Una firma de libros es un momento relevante en la vida «profesional» de un escritor. No por la firma en sí misma, sino porque durante unos minutos, a veces segundos nada más, le pones rosto a tus lectores, conoces a quienes te leen, obtienes escueta información acerca de sus vidas o intereses y, por si fuera poco, te enteras de por qué tu trabajo —ese que hiciste a solas con ilusión pero sin expectativas— resultó importante con ellos. Si los músicos ‘conversan’ con sus fans en los conciertos; si los artistas plásticos interactuar con los seguidores de su obra durante las exposiciones; los escritores, más que en las presentaciones, dialogamos en las firmas.
Anoche, en el último día de la Feria del Libro de Lima, tuve la inmensa suerte de participar de una nueva firma. Las dos horas que programó la editorial no fueron suficientes (pido disculpas a quienes no pude atender), pero me sirvieron para emocionarme, por ejemplo, con la señora que fue en silla de ruedas y que decía no «perderse» mis entrevistas en la televisión; o con el caballero que se desplazó en muletas junto a su familia; o con el muchacho invidente cuya novia le lee las novelas al oído; o con la mujer que confesó haber bautizado a su hijo con mi nombre como una forma inversa de agradecimiento; o con la lectora que viajó desde el norte para obtener una dedicatoria; en fin, con todos los que, ignorando el frío, la hora y la garúa, optaron por permanecer en esa extensa fila india.

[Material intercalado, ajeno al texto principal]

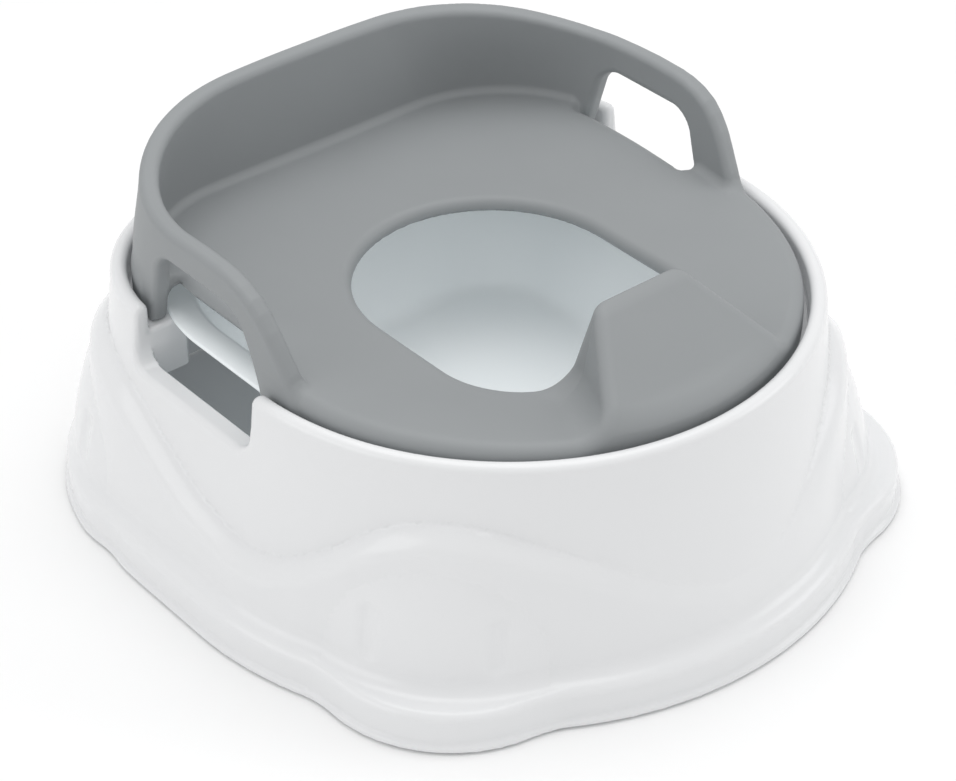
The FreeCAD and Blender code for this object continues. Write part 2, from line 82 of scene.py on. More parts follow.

Es innegable: la gente está ávida de leer. Que la FIL se venga superando a sí misma en los últimos años (en esta edición atrajo a 565 mil personas, casi 20 mil más que el 2017) y que los auditorios hayan lucido casi siempre abarrotados son síntomas de una comunidad con ansias crecientes de saber, de imaginar, de verse retratada, de comprender su complejidad, y que no se rinde ante la incultura proyectada, para desgracia nuestra, desde las élites de poder. Dije que la gente está ávida de leer pero también de participar. La cabina del BBVA —esta vez con su homenaje a Valdelomar— atrajo nuevamente a miles de personas, cuyas versiones de «Tristitia» fluctuaron entre el tributo, el histrionismo y el sacrilegio.
Es innegable: la gente está ávida de leer. Que la FIL se venga superando a sí misma en los últimos años (en esta edición atrajo a 565 mil personas, casi 20 mil más que el 2017) y que los auditorios hayan lucido casi siempre abarrotados son síntomas de una comunidad con ansias crecientes de saber, de imaginar, de verse retratada, de comprender su complejidad, y que no se rinde ante la incultura proyectada, para desgracia nuestra, desde las élites de poder
Tampoco es casual, dada la coyuntura, que entre los libros más vendidos figuren reediciones de «Historia de la Corrupción», de Alfonso Quiroz (2013), y «Cambio de Palabras», recopilación de entrevistas que el periodista César Hildebrandt publicó por primera vez en 1981. Sin ser novedades ambos títulos se volvieron necesarios para que el lector revise el pasado (no tan) reciente y dimensione la gravedad de la crisis moral que atraviesa el país.
Pero lo más importante —siempre lo digo— no es que los libros se vendan, sino que se lean, se comenten, se discutan, se problematicen, se recomienden y se pongan en circulación. Esa es la manera de integrarlos a nuestra vida cotidiana, de convertir una experiencia solitaria (la lectura) en un hecho social, y de revertir paulatinamente los bajísimo índices de comprensión de lectura.
Para el 2019, la Cámara Peruana del Libro ha anunciado que Mario Vargas Llosa será el «país» invitado. Con todo el campus ferial girando en torno de los personajes y temas del Nobel, con una realidad política más caldeada dada la cercanía del bicentenario y las elecciones generales, y con un público ya entrenado en las lides feriales, no es difícil pronosticar el éxito de la próxima edición.